DATA SEGMENT:

□ □ □

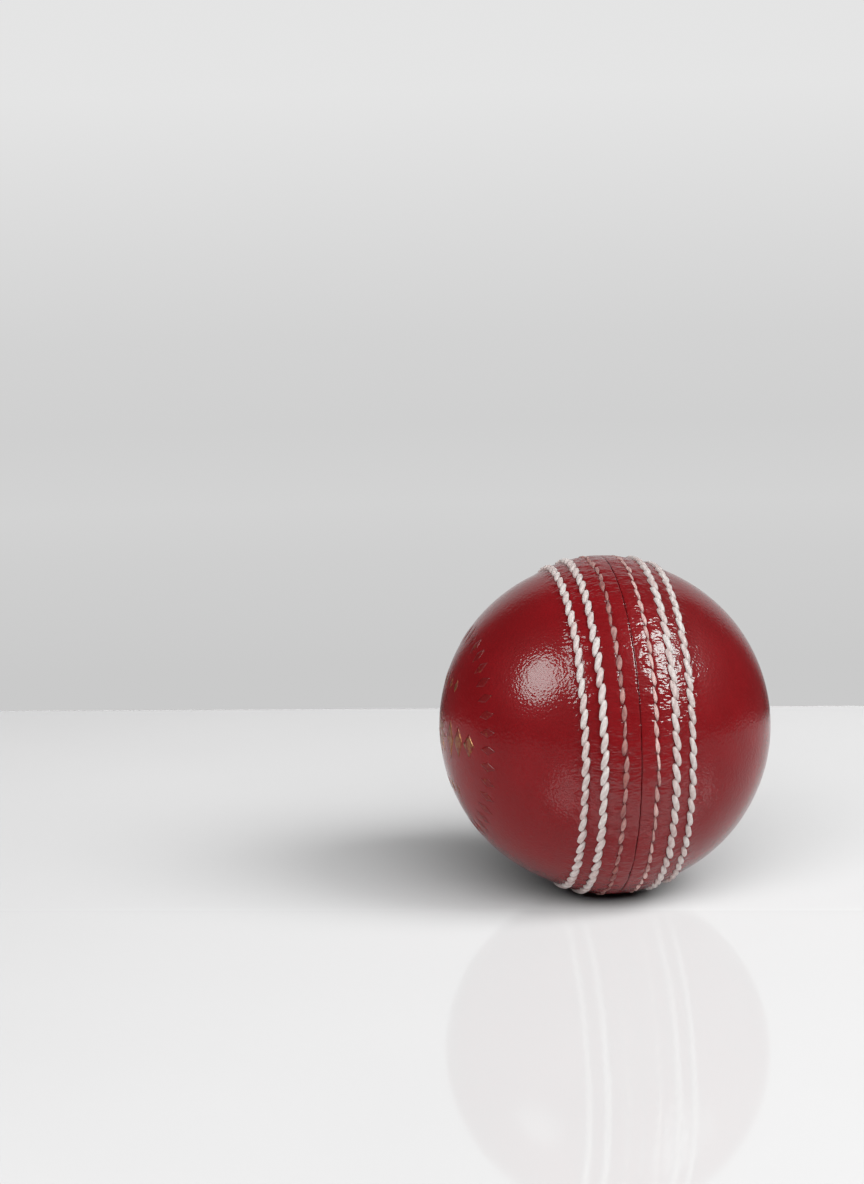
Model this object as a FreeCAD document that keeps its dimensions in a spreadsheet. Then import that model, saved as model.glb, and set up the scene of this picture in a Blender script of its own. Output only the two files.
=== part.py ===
import FreeCAD, Part
import math
import os

import Sketcher

# A hand-stitched cricket ball, in millimetres.
# The origin is the centre of the ball.  +X is square to the plane of the seam, so the seam runs
# round the YZ plane and the two polished cheeks face -X and +X.  +Z is up.
# Latitude is measured from the seam plane towards a cheek, longitude round +X from +Z.

X_AXIS = FreeCAD.Vector(1, 0, 0)
Y_AXIS = FreeCAD.Vector(0, 1, 0)
Z_AXIS = FreeCAD.Vector(0, 0, 1)
CENTRE = FreeCAD.Vector(0, 0, 0)

# Name of each driving dimension, its value, and what it sizes (millimetres and degrees).
DIMENSIONS = [
    ("cheek_radius", 36.0, "outside radius of the polished cheeks"),
    ("seam_rise", 0.8, "height of the seam crown above the cheek sphere"),
    ("crown_radius", 28.0, "radius of the crown's section, which blends into the cheeks"),
    ("leather_thickness", 3.8, "thickness of the moulded cover"),
    ("joint_gap", 0.1, "gap between the butted edges of the two cups"),
    ("nucleus_radius", 14.0, "moulded cork and rubber nucleus"),
    ("cork_thickness", 1.4, "pitch taken by one layer of cork slips"),
    ("yarn_thickness", 2.2, "pitch taken by one winding of yarn"),
    ("layer_gap", 0.1, "clearance between a layer and the one inside it"),
    ("slip_gap", 0.6, "gap between neighbouring cork slips"),
    ("bed_depth", 1.15, "depth of the belt that the crossing strands press into the yarn"),
    ("bed_half_width", 10.6, "half width of that belt, along X"),
    ("stitch_count", 66, "stitches in each of the six rows"),
    ("inner_row_angle", 5.3, "latitude of the two closing rows"),
    ("middle_row_angle", 11.9, "latitude of the two middle rows"),
    ("outer_row_angle", 18.0, "latitude of the two outer rows"),
    ("strand_radius", 0.28, "thread where it is pulled through the leather"),
    ("bead_radius", 0.5, "plump visible stitches of the middle and outer rows"),
    ("bead_span", 2.45, "length between the end centres of those stitches"),
    ("bead_lean", 0.28, "how far each end of those stitches leans off its row"),
    ("bead_height", 0.2, "height of those stitches' centres above the leather"),
    ("flat_bead_radius", 0.42, "hammered stitches of the closing rows"),
    ("flat_bead_span", 2.26, "length between the end centres of those stitches"),
    ("flat_bead_lean", 0.06, "lean of those stitches"),
    ("flat_bead_height", 0.0, "height of those stitches' centres above the leather"),
    ("seat_radius", 1.2, "section of the channel under a middle or outer row"),
    ("seat_height", 0.8, "height of that section's centre above the leather"),
    ("flat_seat_radius", 0.95, "section of the channel under a closing row"),
    ("flat_seat_height", 0.45, "height of that section's centre above the leather"),
    ("leg_offset", 0.33, "half the distance between the two strands in one hole"),
    ("flat_leg_offset", 0.42, "the same in the mouth of a closing tunnel"),
    ("hole_radius", 0.62, "stitch hole of the middle and outer rows"),
    ("tunnel_radius", 0.74, "slanting stitch tunnel of the closing rows"),
    ("tunnel_depth", 2.25, "depth of the tunnels' mouths below the crown, on the joint face"),
    ("strand_pitch", 0.62, "distance between the two strands where they cross"),
    ("flat_strand_pitch", 0.9, "the same where the closing strands cross in the joint"),
    ("crossing_depth", 0.35, "depth of the upper crossing strand below the cover's inside"),
    ("foil_depth", 0.08, "depth of the pressed recesses that hold the foil"),
    ("foil_thickness", 0.05, "thickness of the foil"),
    ("mark_count", 36, "narrow lozenges in the ring on the cheek"),
    ("mark_ring_radius", 21.0, "radius of that ring about the X axis"),
    ("mark_length", 3.6, "length of a narrow lozenge, along the ring's radius"),
    ("mark_width", 2.0, "width of a narrow lozenge"),
    ("star_radius", 5.0, "centre to point of the eight-pointed star"),
    ("star_waist", 2.2, "centre to notch of the star"),
    ("star_eye", 0.9, "radius of the plain leather left in the middle of the star"),
    ("lozenge_width", 3.6, "width of the lozenges beside the star"),
    ("lozenge_height", 8.4, "height of the lozenge next to the star"),
    ("lozenge_taper", 1.7, "how much lower each lozenge is than the one before it"),
    ("lozenge_start", 7.6, "distance from the star's centre to the first lozenge's"),
    ("lozenge_spacing", 4.0, "distance from one of these lozenges to the next"),
    ("seed_width", 1.8, "width of the small lozenges above and below the star"),
    ("seed_height", 2.6, "height of the small lozenges"),
    ("seed_spacing", 3.4, "distance from one small lozenge to the next"),
    ("seed_row_height", 11.2, "distance of their rows from the star's centre"),
]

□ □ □

WRITTEN EXERCISE: Copy all the lines, exactly.

THE REPLY:
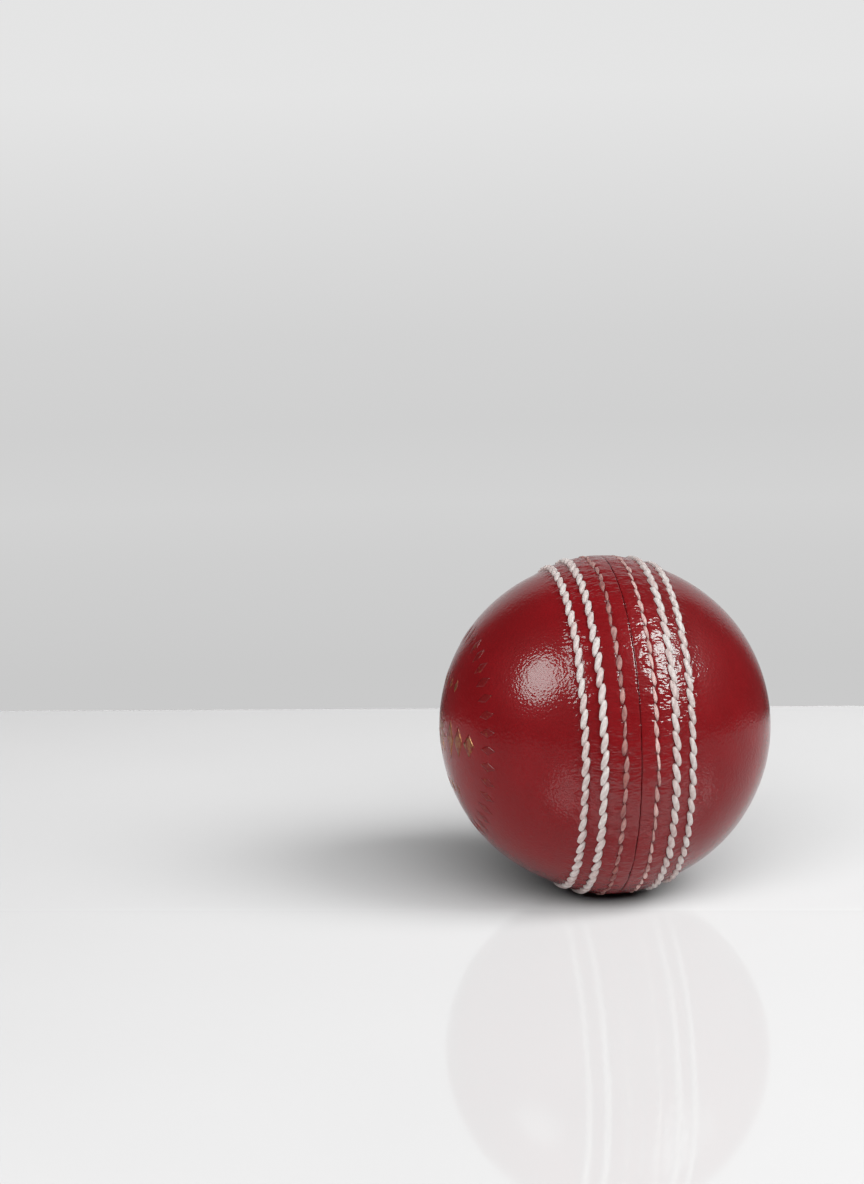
Model this object as a FreeCAD document that keeps its dimensions in a spreadsheet. Then import that model, saved as model.glb, and set up the scene of this picture in a Blender script of its own. Output only the two files.
=== part.py ===
import FreeCAD, Part
import math
import os

import Sketcher

# A hand-stitched cricket ball, in millimetres.
# The origin is the centre of the ball.  +X is square to the plane of the seam, so the seam runs
# round the YZ plane and the two polished cheeks face -X and +X.  +Z is up.
# Latitude is measured from the seam plane towards a cheek, longitude round +X from +Z.

X_AXIS = FreeCAD.Vector(1, 0, 0)
Y_AXIS = FreeCAD.Vector(0, 1, 0)
Z_AXIS = FreeCAD.Vector(0, 0, 1)
CENTRE = FreeCAD.Vector(0, 0, 0)

# Name of each driving dimension, its value, and what it sizes (millimetres and degrees).
DIMENSIONS = [
    ("cheek_radius", 36.0, "outside radius of the polished cheeks"),
    ("seam_rise", 0.8, "height of the seam crown above the cheek sphere"),
    ("crown_radius", 28.0, "radius of the crown's section, which blends into the cheeks"),
    ("leather_thickness", 3.8, "thickness of the moulded cover"),
    ("joint_gap", 0.1, "gap between the butted edges of the two cups"),
    ("nucleus_radius", 14.0, "moulded cork and rubber nucleus"),
    ("cork_thickness", 1.4, "pitch taken by one layer of cork slips"),
    ("yarn_thickness", 2.2, "pitch taken by one winding of yarn"),
    ("layer_gap", 0.1, "clearance between a layer and the one inside it"),
    ("slip_gap", 0.6, "gap between neighbouring cork slips"),
    ("bed_depth", 1.15, "depth of the belt that the crossing strands press into the yarn"),
    ("bed_half_width", 10.6, "half width of that belt, along X"),
    ("stitch_count", 66, "stitches in each of the six rows"),
    ("inner_row_angle", 5.3, "latitude of the two closing rows"),
    ("middle_row_angle", 11.9, "latitude of the two middle rows"),
    ("outer_row_angle", 18.0, "latitude of the two outer rows"),
    ("strand_radius", 0.28, "thread where it is pulled through the leather"),
    ("bead_radius", 0.5, "plump visible stitches of the middle and outer rows"),
    ("bead_span", 2.45, "length between the end centres of those stitches"),
    ("bead_lean", 0.28, "how far each end of those stitches leans off its row"),
    ("bead_height", 0.2, "height of those stitches' centres above the leather"),
    ("flat_bead_radius", 0.42, "hammered stitches of the closing rows"),
    ("flat_bead_span", 2.26, "length between the end centres of those stitches"),
    ("flat_bead_lean", 0.06, "lean of those stitches"),
    ("flat_bead_height", 0.0, "height of those stitches' centres above the leather"),
    ("seat_radius", 1.2, "section of the channel under a middle or outer row"),
    ("seat_height", 0.8, "height of that section's centre above the leather"),
    ("flat_seat_radius", 0.95, "section of the channel under a closing row"),
    ("flat_seat_height", 0.45, "height of that section's centre above the leather"),
    ("leg_offset", 0.33, "half the distance between the two strands in one hole"),
    ("flat_leg_offset", 0.42, "the same in the mouth of a closing tunnel"),
    ("hole_radius", 0.62, "stitch hole of the middle and outer rows"),
    ("tunnel_radius", 0.74, "slanting stitch tunnel of the closing rows"),
    ("tunnel_depth", 2.25, "depth of the tunnels' mouths below the crown, on the joint face"),
    ("strand_pitch", 0.62, "distance between the two strands where they cross"),
    ("flat_strand_pitch", 0.9, "the same where the closing strands cross in the joint"),
    ("crossing_depth", 0.35, "depth of the upper crossing strand below the cover's inside"),
    ("foil_depth", 0.08, "depth of the pressed recesses that hold the foil"),
    ("foil_thickness", 0.05, "thickness of the foil"),
    ("mark_count", 36, "narrow lozenges in the ring on the cheek"),
    ("mark_ring_radius", 21.0, "radius of that ring about the X axis"),
    ("mark_length", 3.6, "length of a narrow lozenge, along the ring's radius"),
    ("mark_width", 2.0, "width of a narrow lozenge"),
    ("star_radius", 5.0, "centre to point of the eight-pointed star"),
    ("star_waist", 2.2, "centre to notch of the star"),
    ("star_eye", 0.9, "radius of the plain leather left in the middle of the star"),
    ("lozenge_width", 3.6, "width of the lozenges beside the star"),
    ("lozenge_height", 8.4, "height of the lozenge next to the star"),
    ("lozenge_taper", 1.7, "how much lower each lozenge is than the one before it"),
    ("lozenge_start", 7.6, "distance from the star's centre to the first lozenge's"),
    ("lozenge_spacing", 4.0, "distance from one of these lozenges to the next"),
    ("seed_width", 1.8, "width of the small lozenges above and below the star"),
    ("seed_height", 2.6, "height of the small lozenges"),
    ("seed_spacing", 3.4, "distance from one small lozenge to the next"),
    ("seed_row_height", 11.2, "distance of their rows from the star's centre"),
]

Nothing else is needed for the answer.